Lead singer Roger Daltrey visited a memorial site at a high school near Cincinnati in 2018, but the entire band has not been back. That will change: Townshend said they plan to return for the first time: An announcement is planned for later Tuesday.
Townshend says he can’t help thinking about those parents who lost their children,
“It isn't all about rock ‘n’ roll. This is about kids from Cincinnati who died — kids from Cincinnati whose parents went through trauma; kids from Cincinnati who were disabled or hurt or damaged by what happened there,” Townshend said.
A similar tragedy occurred in 2000 at the Roskilde Music Festival in Denmark. After Pearl Jam took the stage, there was a stampede that killed nine people and injured 28.
Townshend says he called the band’s frontman Eddie Vedder and told him to stay there.
“Don't leave. I don't care whether you've got another festival tomorrow for a million euros. Stay there.’ And they stayed there for three days. And I think it really helped,” Townshend said.

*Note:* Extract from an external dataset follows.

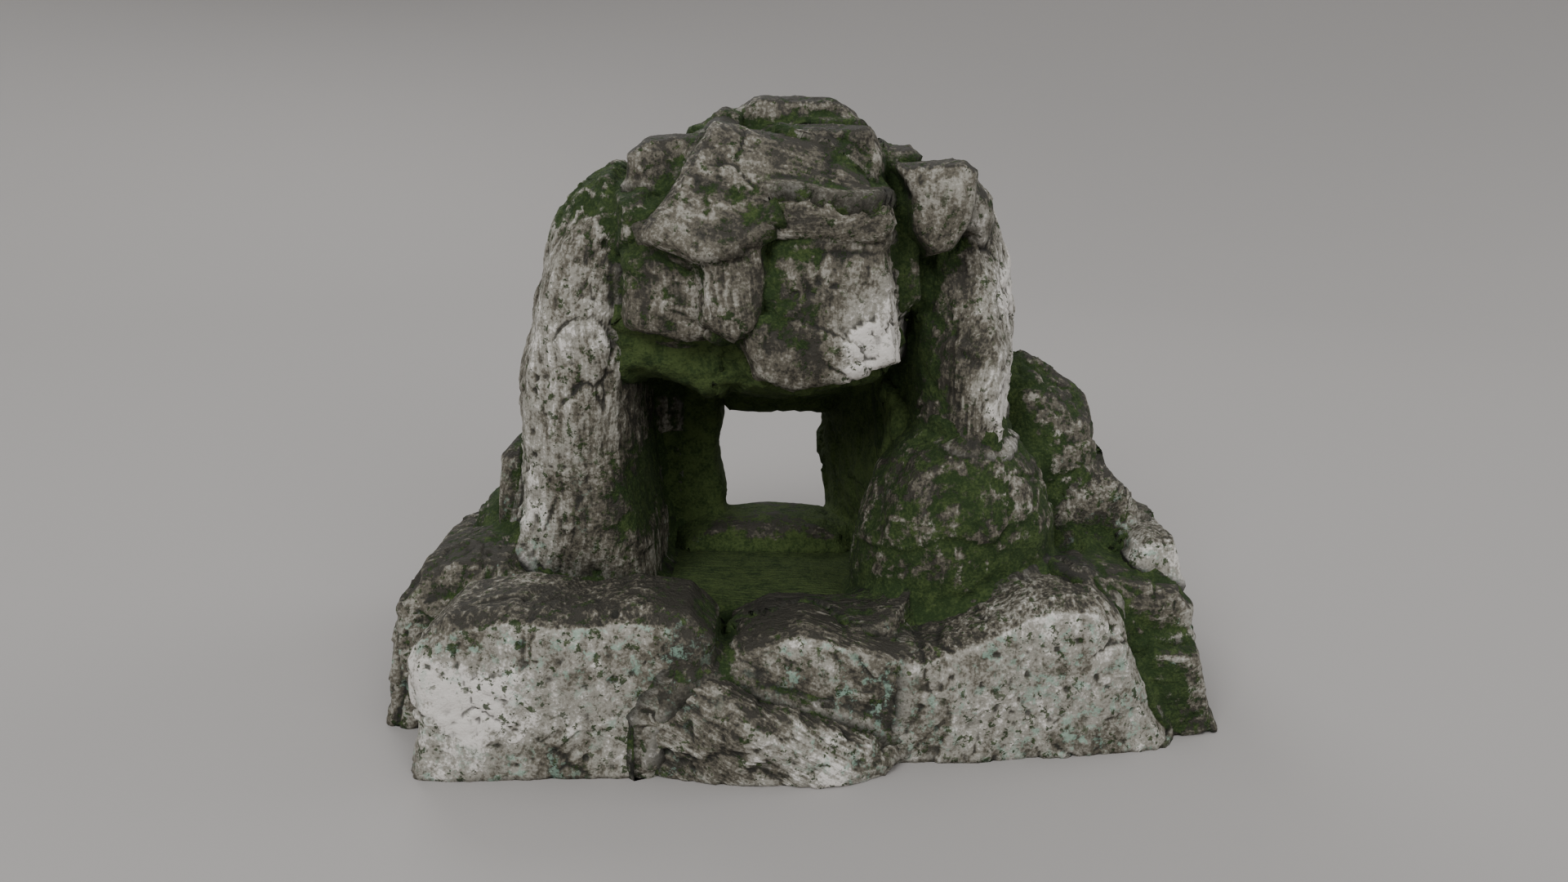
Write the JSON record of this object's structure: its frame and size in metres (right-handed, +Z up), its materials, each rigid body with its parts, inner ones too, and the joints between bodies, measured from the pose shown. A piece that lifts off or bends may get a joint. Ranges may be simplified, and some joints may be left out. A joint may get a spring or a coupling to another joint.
{
  "type": "resin cave ornament",
  "caption": "Free-standing aquarium or pond ornament: stacked rock castings forming an arch with a swim-through cave passage from front to back.",
  "frame": {"origin": "on the floor, under the centre of the ornament's bounding box", "axes": "+X to the right seen from the cave mouth, +Y from the cave mouth towards the back, +Z up"},
  "size_m": [0.3026, 0.168, 0.22],
  "materials": {
    "pale_rock": "matt cast resin painted as bleached limestone, with dark pits and moss specks",
    "weathered_rock": "matt cast resin painted as weathered grey-brown limestone",
    "mossy_rock": "matt cast resin painted as rock under thin moss",
    "dark_rock": "matt cast resin painted as dark ribbed rock",
    "cave_moss": "matt cast resin painted deep moss green"
  },
  "bodies": {
    "root": {"base_plinth": "weathered_rock", "front_centre_boulder": "weathered_rock", "front_left_slab": "pale_rock", "front_middle_block": "weathered_rock", "front_right_slab": "pale_rock", "left_outer_rock": "weathered_rock", "right_outer_lower_rock": "mossy_rock", "left_rear_rock": "weathered_rock", "right_rear_rock": "mossy_rock", "rear_centre_slab": "weathered_rock", "right_outer_middle_rock": "mossy_rock", "right_pale_block": "pale_rock", "left_pillar": "pale_rock", "mouth_boulder": "mossy_rock", "right_pillar": "pale_rock", "right_inner_wall": "cave_moss", "rear_left_jamb": "cave_moss", "right_shoulder_boulder": "mossy_rock", "right_step_rock": "weathered_rock", "left_pillar_slab": "weathered_rock", "left_step_rock": "mossy_rock", "cave_floor_slab": "cave_moss", "cave_sill": "cave_moss", "threshold_rock": "dark_rock", "left_ledge_rock": "dark_rock", "right_ledge_rock": "dark_rock", "lintel_rib": "weathered_rock", "lintel_right_block": "pale_rock", "lintel_left_block": "weathered_rock", "ceiling_right_rock": "cave_moss", "ceiling_left_rock": "cave_moss", "rear_lintel": "cave_moss", "brow_ledge": "weathered_rock", "brow_slab": "weathered_rock", "right_pillar_cap": "pale_rock", "right_pillar_top": "pale_rock", "crown_left_wedge": "mossy_rock", "crown_left_block": "weathered_rock", "crown_right_wedge": "weathered_rock", "crown_right_outer_rock": "weathered_rock", "right_infill_rock": "mossy_rock", "crown_top_left_rock": "mossy_rock", "crown_top_block": "weathered_rock", "rear_left_arch": "weathered_rock", "rear_right_arch": "mossy_rock", "crown_rear_rock": "mossy_rock"}
  },
  "joints": []
}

Townshend feels that enough time has passed for meaningful discussion about the Cincinnati tragedy.
“How are we responsible? ... Now, we can have a conversation about it when we go back. That conversation will pick up. We will meet people and we'll be there. We'll be there. That's what's important. I'm so glad that we've got this opportunity to go back,” he said.
“But I do think one of the things that happened at the time was that we ran away.”